3D code data
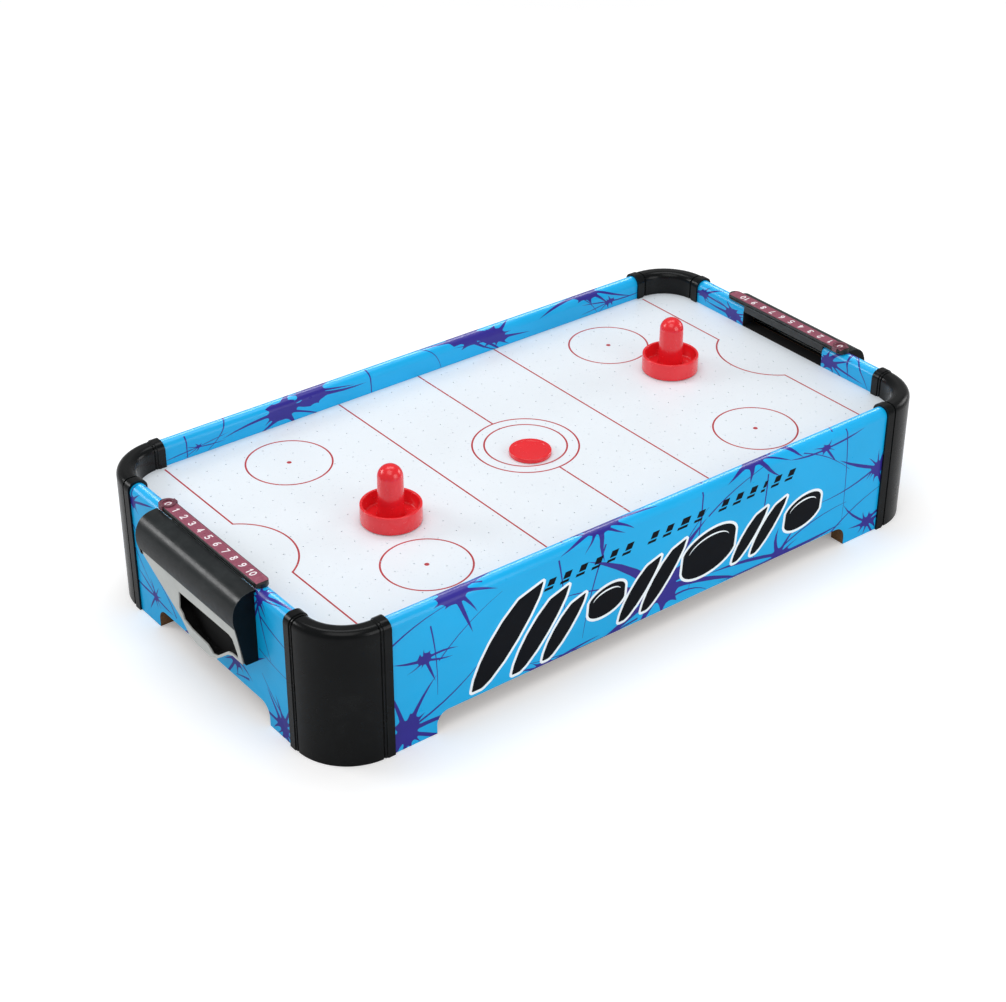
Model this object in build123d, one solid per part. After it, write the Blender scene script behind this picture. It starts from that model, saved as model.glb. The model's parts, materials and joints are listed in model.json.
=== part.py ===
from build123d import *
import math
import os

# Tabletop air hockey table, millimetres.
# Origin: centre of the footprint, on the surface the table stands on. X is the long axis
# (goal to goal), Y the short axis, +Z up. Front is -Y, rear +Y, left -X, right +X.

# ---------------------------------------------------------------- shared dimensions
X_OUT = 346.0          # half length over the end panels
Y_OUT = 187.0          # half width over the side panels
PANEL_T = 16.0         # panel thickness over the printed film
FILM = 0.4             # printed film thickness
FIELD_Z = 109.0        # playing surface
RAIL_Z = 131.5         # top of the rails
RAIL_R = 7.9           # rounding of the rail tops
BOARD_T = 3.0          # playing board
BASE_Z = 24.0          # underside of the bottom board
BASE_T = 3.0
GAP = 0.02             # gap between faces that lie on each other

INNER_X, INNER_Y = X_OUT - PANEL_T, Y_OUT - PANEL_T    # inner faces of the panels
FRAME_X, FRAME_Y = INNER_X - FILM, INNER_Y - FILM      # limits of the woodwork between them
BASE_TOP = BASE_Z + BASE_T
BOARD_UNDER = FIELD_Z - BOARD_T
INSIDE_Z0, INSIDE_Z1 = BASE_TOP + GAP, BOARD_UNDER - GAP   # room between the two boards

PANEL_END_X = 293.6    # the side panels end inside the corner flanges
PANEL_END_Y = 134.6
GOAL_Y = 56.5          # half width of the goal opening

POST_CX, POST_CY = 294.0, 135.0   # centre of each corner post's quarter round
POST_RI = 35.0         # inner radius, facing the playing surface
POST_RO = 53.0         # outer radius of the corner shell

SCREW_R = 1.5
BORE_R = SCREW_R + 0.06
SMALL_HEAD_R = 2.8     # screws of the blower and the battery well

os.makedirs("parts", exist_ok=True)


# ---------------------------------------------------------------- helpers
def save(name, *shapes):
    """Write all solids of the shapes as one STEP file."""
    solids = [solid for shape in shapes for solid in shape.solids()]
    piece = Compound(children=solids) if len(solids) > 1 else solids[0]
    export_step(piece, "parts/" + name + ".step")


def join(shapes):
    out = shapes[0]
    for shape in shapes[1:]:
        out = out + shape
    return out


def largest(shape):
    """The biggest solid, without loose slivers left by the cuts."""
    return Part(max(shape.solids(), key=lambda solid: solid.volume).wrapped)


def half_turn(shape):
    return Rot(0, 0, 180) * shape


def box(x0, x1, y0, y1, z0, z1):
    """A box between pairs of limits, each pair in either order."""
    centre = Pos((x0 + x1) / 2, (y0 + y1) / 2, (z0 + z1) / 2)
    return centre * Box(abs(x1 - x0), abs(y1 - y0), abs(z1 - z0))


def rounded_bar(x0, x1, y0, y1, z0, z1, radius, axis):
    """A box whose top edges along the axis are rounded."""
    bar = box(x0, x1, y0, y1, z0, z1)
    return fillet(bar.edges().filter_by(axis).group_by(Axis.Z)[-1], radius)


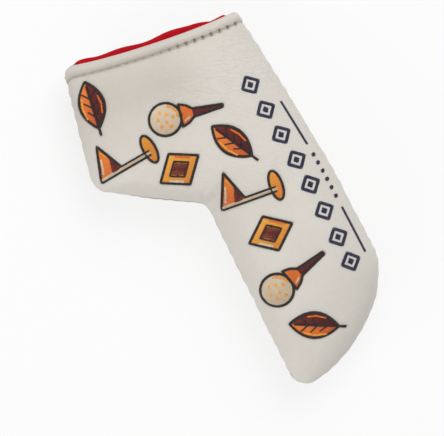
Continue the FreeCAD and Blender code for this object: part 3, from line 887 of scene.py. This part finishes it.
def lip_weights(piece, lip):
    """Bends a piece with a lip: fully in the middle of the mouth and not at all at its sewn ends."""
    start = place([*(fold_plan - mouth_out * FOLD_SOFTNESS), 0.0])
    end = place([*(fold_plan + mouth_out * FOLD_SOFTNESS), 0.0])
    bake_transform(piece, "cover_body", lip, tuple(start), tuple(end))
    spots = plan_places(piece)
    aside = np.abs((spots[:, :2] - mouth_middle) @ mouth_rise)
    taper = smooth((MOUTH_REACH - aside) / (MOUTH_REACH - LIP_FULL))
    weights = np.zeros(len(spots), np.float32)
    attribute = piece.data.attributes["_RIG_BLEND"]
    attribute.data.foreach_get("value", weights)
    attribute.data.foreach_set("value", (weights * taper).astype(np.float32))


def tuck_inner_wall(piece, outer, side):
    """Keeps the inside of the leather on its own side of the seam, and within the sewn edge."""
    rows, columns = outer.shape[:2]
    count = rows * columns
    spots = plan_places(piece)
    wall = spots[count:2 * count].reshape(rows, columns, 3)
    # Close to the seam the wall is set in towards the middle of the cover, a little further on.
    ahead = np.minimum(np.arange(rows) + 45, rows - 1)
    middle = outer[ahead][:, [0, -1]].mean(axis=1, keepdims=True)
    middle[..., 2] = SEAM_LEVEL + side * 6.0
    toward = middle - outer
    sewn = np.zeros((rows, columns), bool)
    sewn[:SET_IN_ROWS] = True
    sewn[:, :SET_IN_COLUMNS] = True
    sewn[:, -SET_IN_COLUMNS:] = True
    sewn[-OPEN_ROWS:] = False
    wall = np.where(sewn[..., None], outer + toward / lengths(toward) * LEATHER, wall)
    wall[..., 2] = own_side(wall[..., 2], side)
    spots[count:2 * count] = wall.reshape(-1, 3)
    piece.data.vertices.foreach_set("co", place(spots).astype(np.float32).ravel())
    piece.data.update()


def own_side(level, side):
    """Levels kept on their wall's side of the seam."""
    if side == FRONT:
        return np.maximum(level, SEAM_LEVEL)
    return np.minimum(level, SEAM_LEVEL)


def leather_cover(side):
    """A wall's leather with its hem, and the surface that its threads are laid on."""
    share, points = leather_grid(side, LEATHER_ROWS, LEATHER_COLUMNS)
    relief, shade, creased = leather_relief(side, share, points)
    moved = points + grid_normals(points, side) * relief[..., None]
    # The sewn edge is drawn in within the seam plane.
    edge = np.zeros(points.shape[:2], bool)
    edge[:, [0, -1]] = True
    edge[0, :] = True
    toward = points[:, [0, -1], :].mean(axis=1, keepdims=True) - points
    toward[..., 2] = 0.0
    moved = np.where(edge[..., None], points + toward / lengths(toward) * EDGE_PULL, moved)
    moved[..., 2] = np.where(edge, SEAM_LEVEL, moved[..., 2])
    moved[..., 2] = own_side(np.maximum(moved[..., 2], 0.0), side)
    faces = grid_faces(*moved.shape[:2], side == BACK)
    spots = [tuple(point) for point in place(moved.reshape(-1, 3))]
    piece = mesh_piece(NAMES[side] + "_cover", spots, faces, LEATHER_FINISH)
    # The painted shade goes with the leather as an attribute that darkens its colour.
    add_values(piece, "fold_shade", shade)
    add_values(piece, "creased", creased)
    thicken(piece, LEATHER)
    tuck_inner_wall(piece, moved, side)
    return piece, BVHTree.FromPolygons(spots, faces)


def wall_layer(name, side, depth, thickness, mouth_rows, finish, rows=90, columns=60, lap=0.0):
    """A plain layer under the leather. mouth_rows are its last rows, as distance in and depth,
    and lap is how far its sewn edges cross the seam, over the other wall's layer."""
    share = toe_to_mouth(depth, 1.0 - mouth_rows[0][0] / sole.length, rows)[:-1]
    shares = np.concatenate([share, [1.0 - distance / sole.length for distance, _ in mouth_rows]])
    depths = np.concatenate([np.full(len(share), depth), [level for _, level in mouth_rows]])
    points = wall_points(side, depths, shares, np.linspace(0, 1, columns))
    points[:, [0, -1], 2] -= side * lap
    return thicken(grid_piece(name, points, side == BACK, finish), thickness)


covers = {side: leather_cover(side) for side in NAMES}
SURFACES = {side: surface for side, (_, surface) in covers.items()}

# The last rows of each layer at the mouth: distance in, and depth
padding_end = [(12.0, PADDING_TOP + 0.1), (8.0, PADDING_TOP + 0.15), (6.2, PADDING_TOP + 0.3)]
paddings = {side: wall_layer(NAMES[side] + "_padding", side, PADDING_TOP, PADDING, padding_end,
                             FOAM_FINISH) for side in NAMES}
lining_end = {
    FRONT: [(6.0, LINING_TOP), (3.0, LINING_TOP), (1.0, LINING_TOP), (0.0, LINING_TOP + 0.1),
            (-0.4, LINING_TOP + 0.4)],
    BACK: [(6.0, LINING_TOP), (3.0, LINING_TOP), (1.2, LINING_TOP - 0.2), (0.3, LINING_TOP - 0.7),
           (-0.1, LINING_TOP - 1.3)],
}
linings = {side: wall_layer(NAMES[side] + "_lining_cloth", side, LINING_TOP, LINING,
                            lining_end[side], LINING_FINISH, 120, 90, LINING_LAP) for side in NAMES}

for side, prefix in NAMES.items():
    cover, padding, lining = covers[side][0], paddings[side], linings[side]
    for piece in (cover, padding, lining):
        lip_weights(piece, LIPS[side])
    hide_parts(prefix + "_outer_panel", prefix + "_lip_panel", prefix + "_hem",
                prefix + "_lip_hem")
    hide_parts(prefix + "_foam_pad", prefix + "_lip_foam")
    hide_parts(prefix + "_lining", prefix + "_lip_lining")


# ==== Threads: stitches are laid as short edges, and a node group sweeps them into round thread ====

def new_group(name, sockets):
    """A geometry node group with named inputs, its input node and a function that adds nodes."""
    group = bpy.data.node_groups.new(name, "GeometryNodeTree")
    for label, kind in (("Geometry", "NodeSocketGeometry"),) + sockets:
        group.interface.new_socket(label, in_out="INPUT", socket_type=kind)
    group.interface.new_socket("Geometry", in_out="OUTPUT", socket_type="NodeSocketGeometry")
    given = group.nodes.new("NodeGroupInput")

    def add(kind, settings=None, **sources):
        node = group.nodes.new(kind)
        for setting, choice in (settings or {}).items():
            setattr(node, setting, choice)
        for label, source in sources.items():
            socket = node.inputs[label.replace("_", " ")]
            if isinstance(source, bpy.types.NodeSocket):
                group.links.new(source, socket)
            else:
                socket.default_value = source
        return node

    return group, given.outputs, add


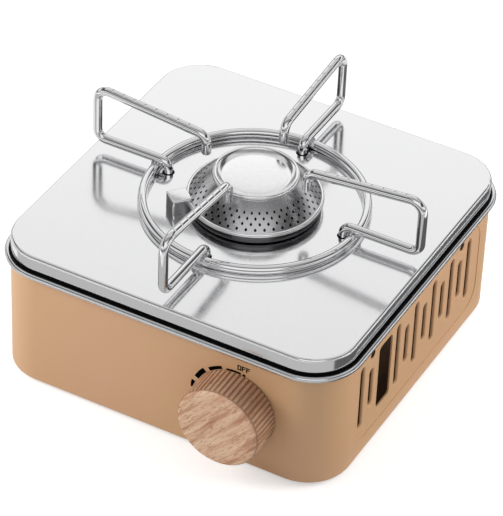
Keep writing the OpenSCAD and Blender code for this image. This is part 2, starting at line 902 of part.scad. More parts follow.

> **What is required**: Quote exactly the first line of the data and every line after it through the one holding "# (goal to goal), Y".

> **Task response**:
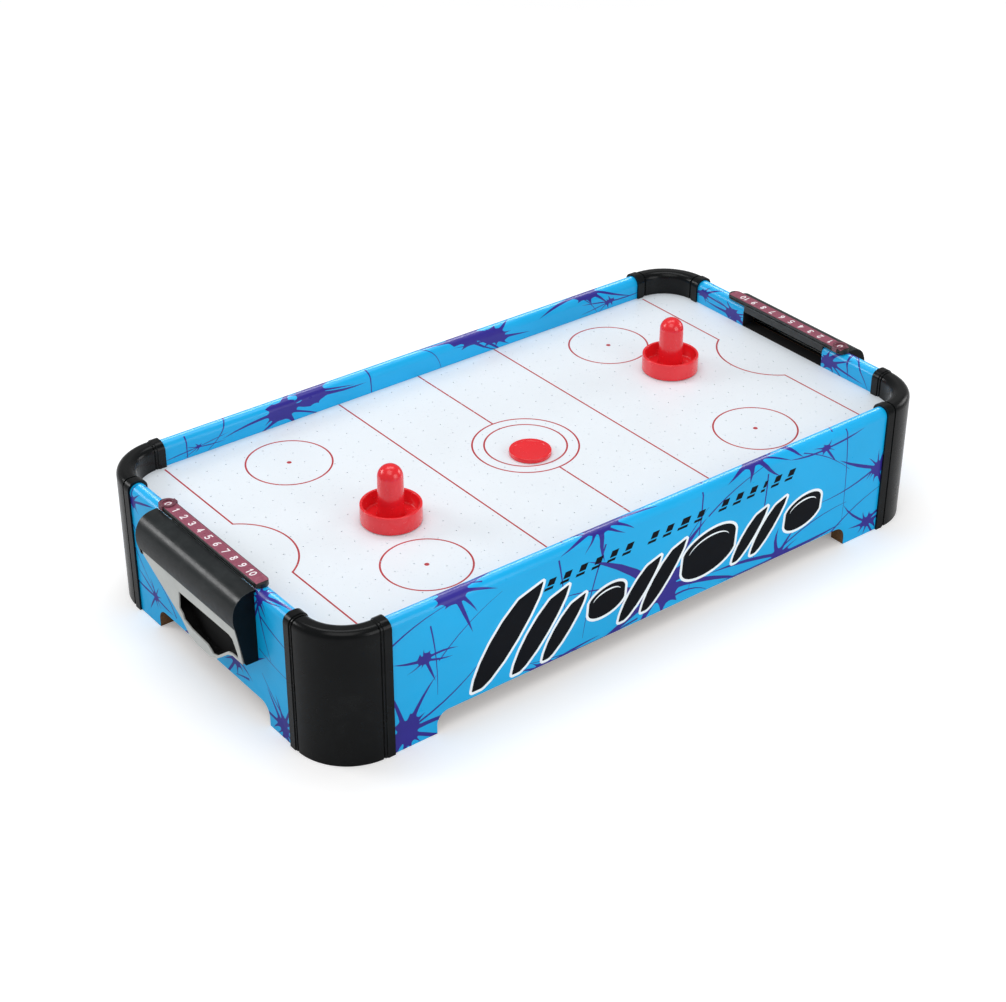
Model this object in build123d, one solid per part. After it, write the Blender scene script behind this picture. It starts from that model, saved as model.glb. The model's parts, materials and joints are listed in model.json.
=== part.py ===
from build123d import *
import math
import os

# Tabletop air hockey table, millimetres.
# Origin: centre of the footprint, on the surface the table stands on. X is the long axis
# (goal to goal), Y the short axis, +Z up. Front is -Y, rear +Y, left -X, right +X.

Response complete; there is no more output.